>> BEGIN Rows

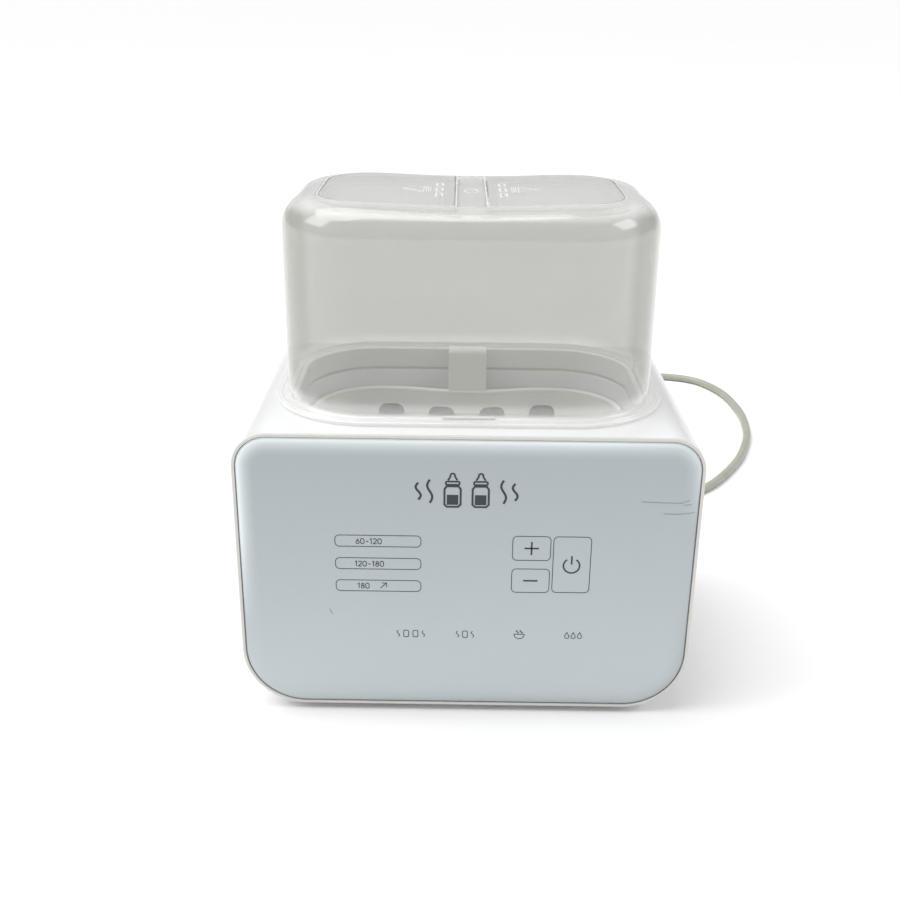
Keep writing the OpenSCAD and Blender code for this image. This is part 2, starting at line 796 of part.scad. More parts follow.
module cover() {
    color(milky) difference() {
        union() {
            difference() {
                union() {
                    capped_box(wall_g, cover_z0, cover_top, cover_r);
                    well_ring(wall_g - 1, wall_g + flange_w, cover_z0, cover_z0 + flange_t);
                }
                capped_box(wall_g - cover_t, cover_z0 - 2, cover_top - cover_t, cover_r - cover_t);
            }
            trays();
        }
        for (s = [0, 1]) mirror([s, 0, 0]) {
            translate([0, 0, recess_z]) linear_extrude(cover_top) recess_outline(0);
            translate([(opening_x0 + opening_x1) / 2, 0, tray_z - cut]) linear_extrude(8)
                round_rect((opening_x1 - opening_x0) / 2, opening_hd, 14);
            block([hinge_x - 2.2, -flap_hd - recess_gap, recess_z - 0.5],
                  [hinge_x + 2.2, flap_hd + recess_gap, recess_z + cut]);
            rod_y(hinge_x, axis_z, pin_r + pin_play, -pin_y1 - clear, pin_y1 + clear);
        }
    }
}

// A flap's plan, with a straight hinge edge and a round outer end, shrunk by an inset
module flap_outline(inset) {
    r = 24 - inset;
    x1 = flap_x1 - inset;
    b = flap_hd - inset;
    x0 = flap_x0 + inset;
    translate([x0, -b]) square([x1 - r - x0, 2 * b]);
    translate([x1 - r - 1, r - b]) square([r + 1, 2 * (b - r)]);
    for (y = [-1, 1]) translate([x1 - r, y * (b - r)]) circle(r);
}

// The right flap, or with s = 1 its mirror image
module flap(s) {
    color(milky) mirror([s, 0, 0]) {
        translate([0, 0, flap_z0]) linear_extrude(flap_t) flap_outline(0);
        translate([0, 0, flap_z0 - 3]) linear_extrude(3.2) difference() {
            translate([(opening_x0 + opening_x1) / 2, 0])
                round_rect((opening_x1 - opening_x0) / 2 - 1.2, opening_hd - 1.2, 12.8);
            translate([(opening_x0 + opening_x1) / 2, 0])
                round_rect((opening_x1 - opening_x0) / 2 - 2.6, opening_hd - 2.6, 11.4);
        }
        rod_y(hinge_x, axis_z, pin_r, -pin_y1, pin_y1);
    }
}

module left_flap() {
    flap(1);
}

module right_flap() {
    flap(0);
}

housing();
front_panel();
bottom_plate();
bottom_screws();
rubber_feet();
well_collar();
tank_gasket();
water_tank();
tank_screws();
heating_plate();
heating_tube();
heater_clamps();
heater_screws();
temperature_sensor();
thermostat();
thermal_fuse();
main_board();
board_screws();
transformer();
capacitors();
relay();
terminal_block();
mains_fuse();
control_chip();
buzzer();
display_board();
display_screws();
digit_display();
indicator_leds();
light_guide();
touch_springs();
display_ribbon();
heater_leads();
sensor_leads();
mains_leads();
inner_cord();
cord_clamp();
clamp_screws();
strain_relief();
power_cord();
cord_coil();
mains_plug();
plug_blades();
basket();
cover();
left_flap();
right_flap();
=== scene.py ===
"""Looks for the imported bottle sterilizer: housing, panel, cover, basket, tank, cord and stage."""
import math

import bmesh
import bpy
from mathutils import Matrix, Vector


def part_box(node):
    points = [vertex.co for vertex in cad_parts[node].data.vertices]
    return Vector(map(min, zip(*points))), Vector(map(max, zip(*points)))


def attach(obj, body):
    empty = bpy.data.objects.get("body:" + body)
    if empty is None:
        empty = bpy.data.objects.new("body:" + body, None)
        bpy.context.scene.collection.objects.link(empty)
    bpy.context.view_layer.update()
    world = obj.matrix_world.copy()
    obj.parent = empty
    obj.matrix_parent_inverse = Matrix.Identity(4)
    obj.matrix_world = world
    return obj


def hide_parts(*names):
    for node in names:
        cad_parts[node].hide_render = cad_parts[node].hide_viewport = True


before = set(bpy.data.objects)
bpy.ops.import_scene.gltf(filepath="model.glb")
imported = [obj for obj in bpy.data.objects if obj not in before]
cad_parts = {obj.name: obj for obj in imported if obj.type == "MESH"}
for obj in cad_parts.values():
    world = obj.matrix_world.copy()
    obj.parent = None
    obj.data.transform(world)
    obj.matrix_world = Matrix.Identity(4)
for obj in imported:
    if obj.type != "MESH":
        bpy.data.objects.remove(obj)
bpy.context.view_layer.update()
MM = 0.001


def mm(*values):
    return Vector([v * MM for v in values])


# ---- camera ----

def make_camera():
    """A camera in front of the object and above it, looking down a little."""
    pitch, yaw, roll = math.radians(21.923), math.radians(-0.3465), math.radians(0.61908)
    data = bpy.data.cameras.new("camera")
    data.sensor_width, data.lens = 36, 45.53
    data.clip_start, data.clip_end = 0.02, 600
    camera = bpy.data.objects.new("camera", data)
    camera.matrix_world = (Matrix.Translation(mm(-5.2, -522.3, 313.7)) @ Matrix.Rotation(-yaw, 4, "Z")
                           @ Matrix.Rotation(math.pi / 2 - pitch, 4, "X") @ Matrix.Rotation(roll, 4, "Z"))
    bpy.context.scene.collection.objects.link(camera)
    bpy.context.scene.camera = camera


make_camera()

# ---- sizes read from the frame ----

(_, LIP_Y, BASE_Z), (HALF_W, BACK_Y, TOP_Z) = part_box("housing")
panel_low, panel_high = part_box("front_panel")
collar_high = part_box("well_collar")[1]
tank_low, tank_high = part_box("water_tank")
cover_low, cover_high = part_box("cover")
basket_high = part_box("basket")[1]
flap_low, flap_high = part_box("right_flap")
relief_low, relief_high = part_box("strain_relief")
plug_low, plug_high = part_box("mains_plug")

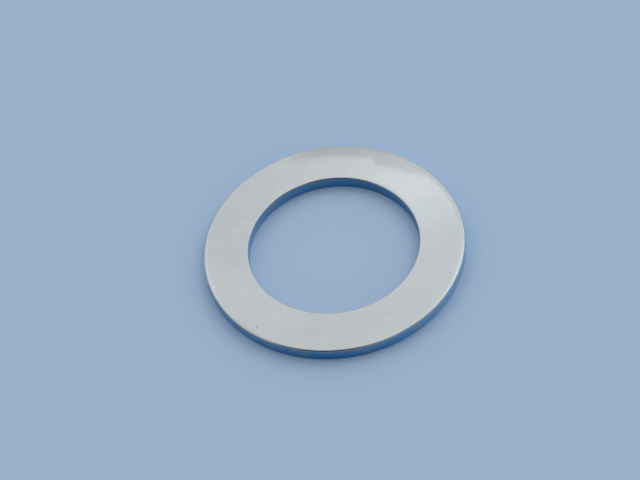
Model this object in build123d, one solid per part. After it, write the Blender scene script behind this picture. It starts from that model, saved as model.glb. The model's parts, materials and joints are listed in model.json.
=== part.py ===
from build123d import *
import os

# A bearing shim: a flat steel ring that spaces a bearing along its shaft.
# It is turned from one blank, both faces are ground parallel, and tumbling rounds its rim.
# All sizes are in millimetres. The ring lies on its lower face, the origin is
# on the ring's axis in the plane of that face, and +Z points to the upper face.

# What the ring has to fit
SHAFT_DIAMETER = 40.0  # the shaft, or inner-ring shoulder, inside the bore
SHAFT_CLEARANCE = 0.15  # radial gap from the shaft to the bore
HOUSING_DIAMETER = 62.0  # the bearing seat that the rim drops into
HOUSING_CLEARANCE = 0.25  # radial gap from the rim to the seat

# The ring's own sizes
THICKNESS = 3.2  # ground face to ground face
BORE_EDGE_BREAK = 0.15  # width of the 45 degree break at both ends of the bore
RIM_EDGE_RADIUS = 0.4  # the rounding of both edges of the rim

BORE_RADIUS = SHAFT_DIAMETER / 2 + SHAFT_CLEARANCE
RIM_RADIUS = HOUSING_DIAMETER / 2 - HOUSING_CLEARANCE


def wall_section():
    """Half of the ring, cut through its axis: a rectangle, broken at the bore and rounded at the rim."""
    with BuildSketch(Plane.XZ) as section:
        with Locations((BORE_RADIUS, 0)):
            Rectangle(RIM_RADIUS - BORE_RADIUS, THICKNESS, align=(Align.MIN, Align.MIN))
        corners = section.vertices().group_by(Axis.X)
        chamfer(corners[0], length=BORE_EDGE_BREAK)
        fillet(corners[-1], radius=RIM_EDGE_RADIUS)
    return section.sketch


def shim_ring():
    """The whole shim: its wall section turned once about the axis."""
    with BuildPart() as ring:
        add(wall_section())
        revolve(axis=Axis.Z, revolution_arc=360)
    return ring.part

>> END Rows

Exercise prompt: Each line of the listing should be copied exactly.

Response to this task:
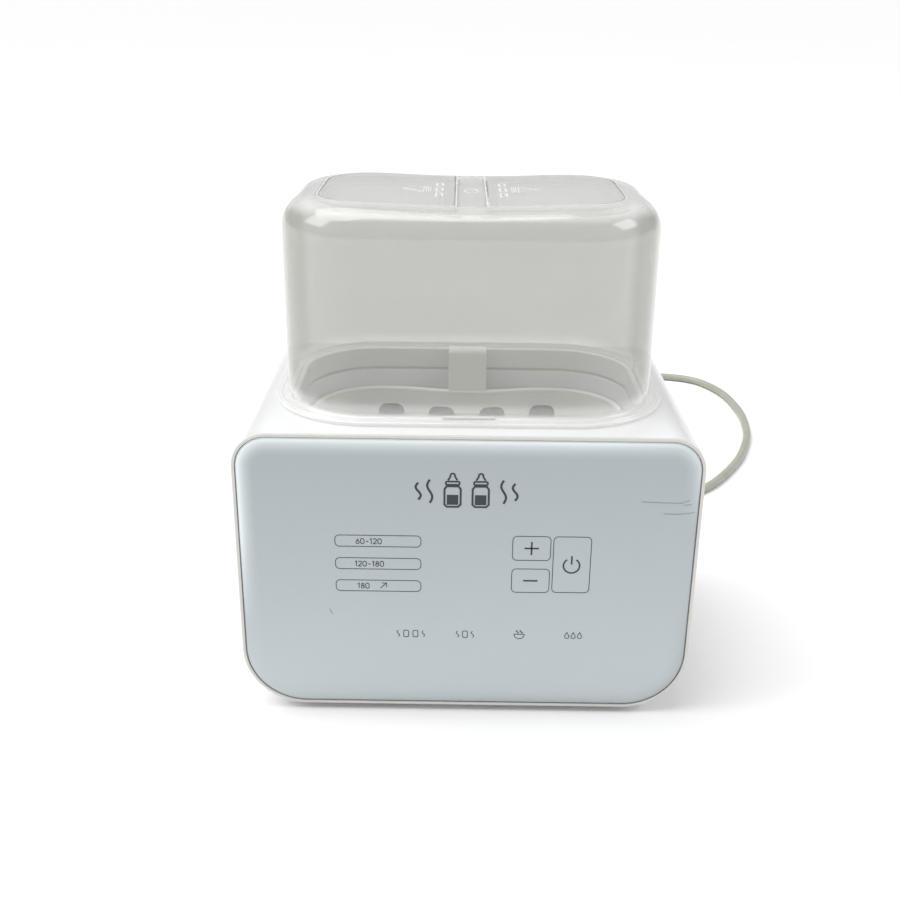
Keep writing the OpenSCAD and Blender code for this image. This is part 2, starting at line 796 of part.scad. More parts follow.
module cover() {
    color(milky) difference() {
        union() {
            difference() {
                union() {
                    capped_box(wall_g, cover_z0, cover_top, cover_r);
                    well_ring(wall_g - 1, wall_g + flange_w, cover_z0, cover_z0 + flange_t);
                }
                capped_box(wall_g - cover_t, cover_z0 - 2, cover_top - cover_t, cover_r - cover_t);
            }
            trays();
        }
        for (s = [0, 1]) mirror([s, 0, 0]) {
            translate([0, 0, recess_z]) linear_extrude(cover_top) recess_outline(0);
            translate([(opening_x0 + opening_x1) / 2, 0, tray_z - cut]) linear_extrude(8)
                round_rect((opening_x1 - opening_x0) / 2, opening_hd, 14);
            block([hinge_x - 2.2, -flap_hd - recess_gap, recess_z - 0.5],
                  [hinge_x + 2.2, flap_hd + recess_gap, recess_z + cut]);
            rod_y(hinge_x, axis_z, pin_r + pin_play, -pin_y1 - clear, pin_y1 + clear);
        }
    }
}

// A flap's plan, with a straight hinge edge and a round outer end, shrunk by an inset
module flap_outline(inset) {
    r = 24 - inset;
    x1 = flap_x1 - inset;
    b = flap_hd - inset;
    x0 = flap_x0 + inset;
    translate([x0, -b]) square([x1 - r - x0, 2 * b]);
    translate([x1 - r - 1, r - b]) square([r + 1, 2 * (b - r)]);
    for (y = [-1, 1]) translate([x1 - r, y * (b - r)]) circle(r);
}

// The right flap, or with s = 1 its mirror image
module flap(s) {
    color(milky) mirror([s, 0, 0]) {
        translate([0, 0, flap_z0]) linear_extrude(flap_t) flap_outline(0);
        translate([0, 0, flap_z0 - 3]) linear_extrude(3.2) difference() {
            translate([(opening_x0 + opening_x1) / 2, 0])
                round_rect((opening_x1 - opening_x0) / 2 - 1.2, opening_hd - 1.2, 12.8);
            translate([(opening_x0 + opening_x1) / 2, 0])
                round_rect((opening_x1 - opening_x0) / 2 - 2.6, opening_hd - 2.6, 11.4);
        }
        rod_y(hinge_x, axis_z, pin_r, -pin_y1, pin_y1);
    }
}

module left_flap() {
    flap(1);
}

module right_flap() {
    flap(0);
}

housing();
front_panel();
bottom_plate();
bottom_screws();
rubber_feet();
well_collar();
tank_gasket();
water_tank();
tank_screws();
heating_plate();
heating_tube();
heater_clamps();
heater_screws();
temperature_sensor();
thermostat();
thermal_fuse();
main_board();
board_screws();
transformer();
capacitors();
relay();
terminal_block();
mains_fuse();
control_chip();
buzzer();
display_board();
display_screws();
digit_display();
indicator_leds();
light_guide();
touch_springs();
display_ribbon();
heater_leads();
sensor_leads();
mains_leads();
inner_cord();
cord_clamp();
clamp_screws();
strain_relief();
power_cord();
cord_coil();
mains_plug();
plug_blades();
basket();
cover();
left_flap();
right_flap();
=== scene.py ===
"""Looks for the imported bottle sterilizer: housing, panel, cover, basket, tank, cord and stage."""
import math

import bmesh
import bpy
from mathutils import Matrix, Vector


def part_box(node):
    points = [vertex.co for vertex in cad_parts[node].data.vertices]
    return Vector(map(min, zip(*points))), Vector(map(max, zip(*points)))


def attach(obj, body):
    empty = bpy.data.objects.get("body:" + body)
    if empty is None:
        empty = bpy.data.objects.new("body:" + body, None)
        bpy.context.scene.collection.objects.link(empty)
    bpy.context.view_layer.update()
    world = obj.matrix_world.copy()
    obj.parent = empty
    obj.matrix_parent_inverse = Matrix.Identity(4)
    obj.matrix_world = world
    return obj


def hide_parts(*names):
    for node in names:
        cad_parts[node].hide_render = cad_parts[node].hide_viewport = True


before = set(bpy.data.objects)
bpy.ops.import_scene.gltf(filepath="model.glb")
imported = [obj for obj in bpy.data.objects if obj not in before]
cad_parts = {obj.name: obj for obj in imported if obj.type == "MESH"}
for obj in cad_parts.values():
    world = obj.matrix_world.copy()
    obj.parent = None
    obj.data.transform(world)
    obj.matrix_world = Matrix.Identity(4)
for obj in imported:
    if obj.type != "MESH":
        bpy.data.objects.remove(obj)
bpy.context.view_layer.update()
MM = 0.001


def mm(*values):
    return Vector([v * MM for v in values])


# ---- camera ----

def make_camera():
    """A camera in front of the object and above it, looking down a little."""
    pitch, yaw, roll = math.radians(21.923), math.radians(-0.3465), math.radians(0.61908)
    data = bpy.data.cameras.new("camera")
    data.sensor_width, data.lens = 36, 45.53
    data.clip_start, data.clip_end = 0.02, 600
    camera = bpy.data.objects.new("camera", data)
    camera.matrix_world = (Matrix.Translation(mm(-5.2, -522.3, 313.7)) @ Matrix.Rotation(-yaw, 4, "Z")
                           @ Matrix.Rotation(math.pi / 2 - pitch, 4, "X") @ Matrix.Rotation(roll, 4, "Z"))
    bpy.context.scene.collection.objects.link(camera)
    bpy.context.scene.camera = camera


make_camera()

# ---- sizes read from the frame ----

(_, LIP_Y, BASE_Z), (HALF_W, BACK_Y, TOP_Z) = part_box("housing")
panel_low, panel_high = part_box("front_panel")
collar_high = part_box("well_collar")[1]
tank_low, tank_high = part_box("water_tank")
cover_low, cover_high = part_box("cover")
basket_high = part_box("basket")[1]
flap_low, flap_high = part_box("right_flap")
relief_low, relief_high = part_box("strain_relief")
plug_low, plug_high = part_box("mains_plug")

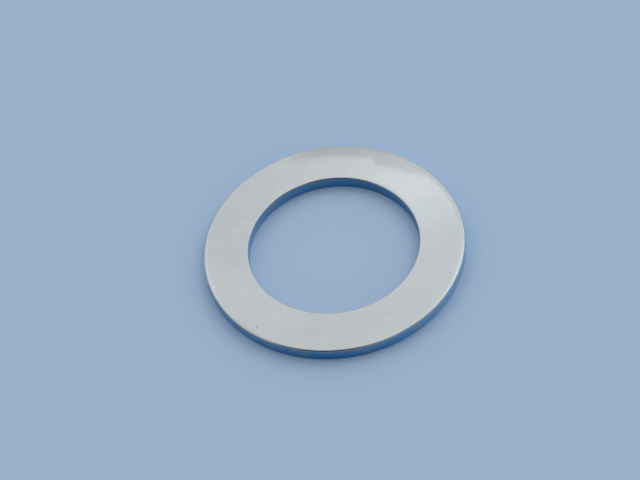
Model this object in build123d, one solid per part. After it, write the Blender scene script behind this picture. It starts from that model, saved as model.glb. The model's parts, materials and joints are listed in model.json.
=== part.py ===
from build123d import *
import os

# A bearing shim: a flat steel ring that spaces a bearing along its shaft.
# It is turned from one blank, both faces are ground parallel, and tumbling rounds its rim.
# All sizes are in millimetres. The ring lies on its lower face, the origin is
# on the ring's axis in the plane of that face, and +Z points to the upper face.

# What the ring has to fit
SHAFT_DIAMETER = 40.0  # the shaft, or inner-ring shoulder, inside the bore
SHAFT_CLEARANCE = 0.15  # radial gap from the shaft to the bore
HOUSING_DIAMETER = 62.0  # the bearing seat that the rim drops into
HOUSING_CLEARANCE = 0.25  # radial gap from the rim to the seat

# The ring's own sizes
THICKNESS = 3.2  # ground face to ground face
BORE_EDGE_BREAK = 0.15  # width of the 45 degree break at both ends of the bore
RIM_EDGE_RADIUS = 0.4  # the rounding of both edges of the rim

BORE_RADIUS = SHAFT_DIAMETER / 2 + SHAFT_CLEARANCE
RIM_RADIUS = HOUSING_DIAMETER / 2 - HOUSING_CLEARANCE


def wall_section():
    """Half of the ring, cut through its axis: a rectangle, broken at the bore and rounded at the rim."""
    with BuildSketch(Plane.XZ) as section:
        with Locations((BORE_RADIUS, 0)):
            Rectangle(RIM_RADIUS - BORE_RADIUS, THICKNESS, align=(Align.MIN, Align.MIN))
        corners = section.vertices().group_by(Axis.X)
        chamfer(corners[0], length=BORE_EDGE_BREAK)
        fillet(corners[-1], radius=RIM_EDGE_RADIUS)
    return section.sketch


def shim_ring():
    """The whole shim: its wall section turned once about the axis."""
    with BuildPart() as ring:
        add(wall_section())
        revolve(axis=Axis.Z, revolution_arc=360)
    return ring.part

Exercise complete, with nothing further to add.